Murphy’s work in other parts of the city - for example in the Canongate or Fishmarket Close – amply demonstrate his ability to work within the genius loci of Edinburgh and while illustrations of this project to date perhaps indicate the need for a more critical client to draw out a less fussy solution from the architect, the important issue is one of societal confidence in the profession. When even the most interesting and creative practitioners face continuing and consistent opposition, it is difficult to see how real architectural quality can ever triumph over a mainstream of mediocrity. 


All aboard

After last week’s request for information on any unusual modes of transport used by architects to get to and from site and other meetings, I’ve decided to extend the search to include unusual offices and practice bases. The reason for this is the imminent arrival at Lochrin Basin in Edinburgh’s rapidly regenerating Fountainbridge area of Crew Architects new home. It’s a custom-built canal boat that former ‘Scottish Design Awards Young Architect of the Year’ Gillian Hanley commissioned to house her growing practice, an unusual and indeed brave choice, but one that proved affordable when compared to office costs in the capital’s previously booming commercial property market.

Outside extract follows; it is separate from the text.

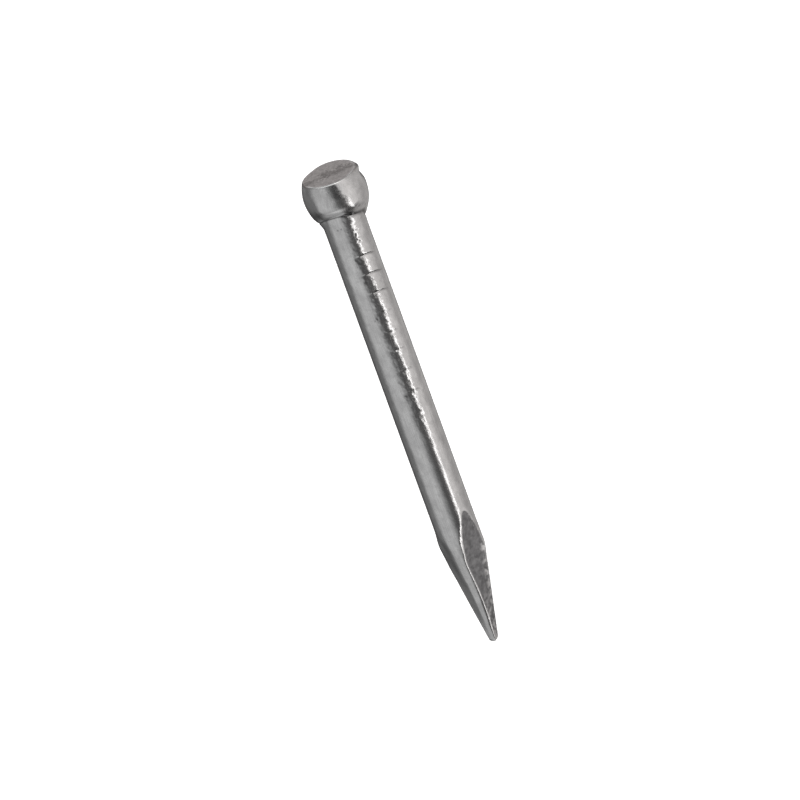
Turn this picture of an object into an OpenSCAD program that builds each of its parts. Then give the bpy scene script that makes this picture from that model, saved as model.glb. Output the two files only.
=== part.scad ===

The move has some notable precedents – not least in Edinburgh where the sadly deceased David Stamp practised successfully for many years from a boat moored in the water of Leith, but perhaps more famously by Ralph Erskine who worked for most of his career out of a canal boat in Stockholm. As outright owner of its sleek new home, Gillian’s practice should be able to weather the vicissitudes of architectural and economic life in Scotland. Whether or not it gets used to travel to site meetings, however, remains to be seen.